En el otro, en cambio, las observaciones parecen surgir más bien de la curiosidad. Curiosidad intelectual, y desde luego sensibilidad estética, a veces incluso existencial. Pero, al no mojarse mucho personalmente, al poner, insisto, distancia entre él y lo que ve, todo parece quedar un poco reducido a un divertimento. Y la sensación es distinta, menos amable. Deberías tenerlo en cuenta, por ejemplo en estas columnas, me digo a mí mismo.

En Los tres cuadernos rojos, ese primer volumen, Lozano habla de los pájaros, y dice que, como todo lo esencial y fiel, su presencia es humilde, casi invisible. Y cuenta que la escritora Emily Dickinson se representaba la tristeza de su propia muerte, la trascendencia de ese paso, imaginándose al petirrojo que solía ir a su jardín volviendo cuando ella ya no estuviera. Y pedía que le echasen unas migas de pan de su parte, que ella lo agradecería "con sus labios de granito".

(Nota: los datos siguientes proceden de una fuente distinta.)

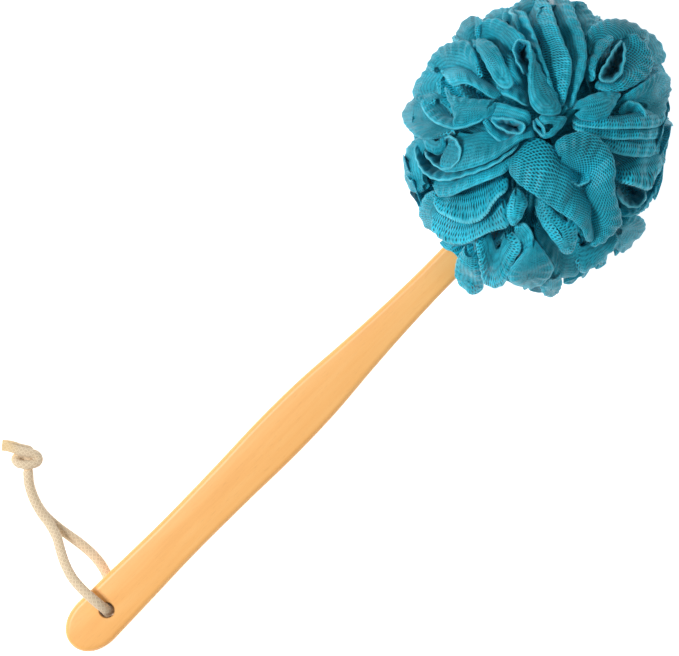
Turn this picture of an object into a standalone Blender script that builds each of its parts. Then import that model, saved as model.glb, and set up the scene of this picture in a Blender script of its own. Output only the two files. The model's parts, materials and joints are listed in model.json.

A mí esto me recuerda al mirlo que un fin de semana de invierno, que pasé casi solo en Vicedo hace ya años, veía desde la ventana mientras trabajaba. Se posaba en el muro y en las ramas del espino, y saltaba por la hierba. Y yo pensaba que, cuando nosotros no estábamos, él venía igual, y se posaría en la misma muralla, a escasos metros de las literas de los niños, vacías durante meses en la casa en silencio. Como las olas seguirían entrando en la ría y rompiendo en Vilela, enfrente, y la verde encendiéndose por las noches, aunque nosotros no estuviésemos. Y me producía, cómo no, bastante pena.

Y, precisamente, y por no haber leído la Divina comedia, me entero por Jiménez Lozano de que Dante metía en el Infierno a quienes viven tercamente en la tristeza, a los acidiosos, hastiados y tediosos que viven apenados y deprimidos sin motivo. Y me digo que más me vale cambiar antes de que sea demasiado tarde, o irme preparando para pasar calor. Claro que ese pecado se pagaría entonces, de muerto, y se paga ya de vivo. Ni siquiera es uno de los que, mientras a uno no le piden cuentas, se disfrutan. Aquí ni siquiera cabe el consuelo del que me quiten lo bailado. Todo lo contrario.

Sigo con el segundo diarista: es verdad que hay cosas que no me atraen. Me da la sensación de que juzga demasiado; no digo mal ni bien, sino simplemente demasiado. Y otras veces su tono, sus comentarios, me parecen un tanto frívolos, como de una tarde de charla aburrida del círculo de Bloomsbury: elegantes e ingeniosos, y nada más. Pero muchas otras me gustan. Y precisamente llego a un pasaje sobre un libro de Somerset Maugham, a quien el propio escritor reconoce estar leyendo desde el prejuicio también. Y lee un párrafo del británico, profundo y humano, que de repente lo reconcilia con él y logra que lo vea de otra forma; y entonces vuelve atrás, a las páginas que se había saltado, y las lee avergonzado de su juicio precipitado, y sin avergonzarse, en cambio, ya, de pasar de las creencias al sentimiento, sin más vueltas. Y el arrepentimiento por su cerrazón inicial hace que yo me arrepienta del mío y decida seguir leyendo y opinar por mí mismo. Algo que, me digo, a estas alturas debería tener bastante claro, como tantas otras cosas. 

Como, por ejemplo, comprender que pasar por los sitios y por los demás guardando una cierta distancia, con la esperanza de vivir al margen de lo que nos pueda desagradar, no es la opción correcta. Primero, porque acaba por ser inútil, pero sobre todo porque lo humano es lo contrario: la cercanía y la compasión

O como no vivir tercamente en la tristeza.

O como prestar atención a los pájaros, humildes, casi invisibles.